In some cases, tort or non-economic damages are available. For example, suppose the death causes a loss of financial support, mental anguish, or loss of companionship. In that case, the court may award a monetary award for these reasons.
The burden of proof for a civil case differs from a criminal case. The civil case evidence substantiates the claim that the defendant is accountable for the victim’s death. The evidence doesn’t have to prove the defendant’s intent to cause the victim’s death, just that the fatality happened because of their actions or negligence. Therefore, confirming that the defendant committed a criminal infraction in the civil court is unnecessary.
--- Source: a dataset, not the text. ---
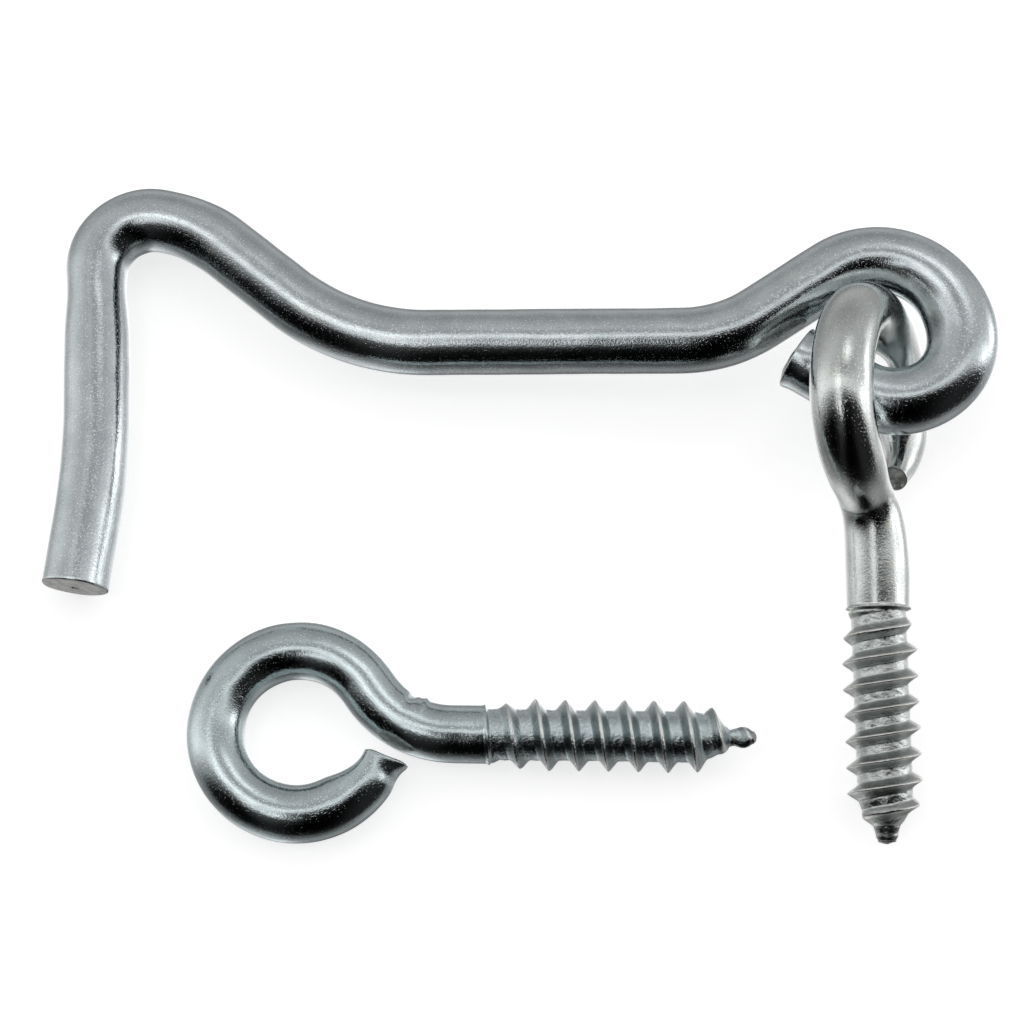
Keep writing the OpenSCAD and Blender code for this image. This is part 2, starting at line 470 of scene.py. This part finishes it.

What Happens in Criminal Court?
When someone dies due to a crime like murder, the criminal court, via the district attorney, files formal charges against the defendant. The accused pleads guilty and proceeds to sentence, or the criminal court has a trial. During a criminal trial, the district attorney must present evidence that the defendant committed the crime. Then, a jury of the defendant’s peers must render a conviction.
The burden of proof for a criminal case is complex. The prosecution’s evidence must prove intent and show how the defendant committed the crime. Securing a conviction requires the prosecution to eliminate any reasonable doubt that the defendant committed the crime.
In Texas, restitution is a financial award possible in a criminal case. It is not the same as a monetary award in civil court. Still, the state orders restitution to force the defendant to pay the party that was wrong after a conviction.
Speaking to an attorney could help families determine if they have a viable wrongful death case against another party. When the case connects to a criminal case, some complexities may emerge and lead to confusion for the victim’s family. Learning the difference between a wrongful death case and a criminal case sheds light on what the family can expect moving forward.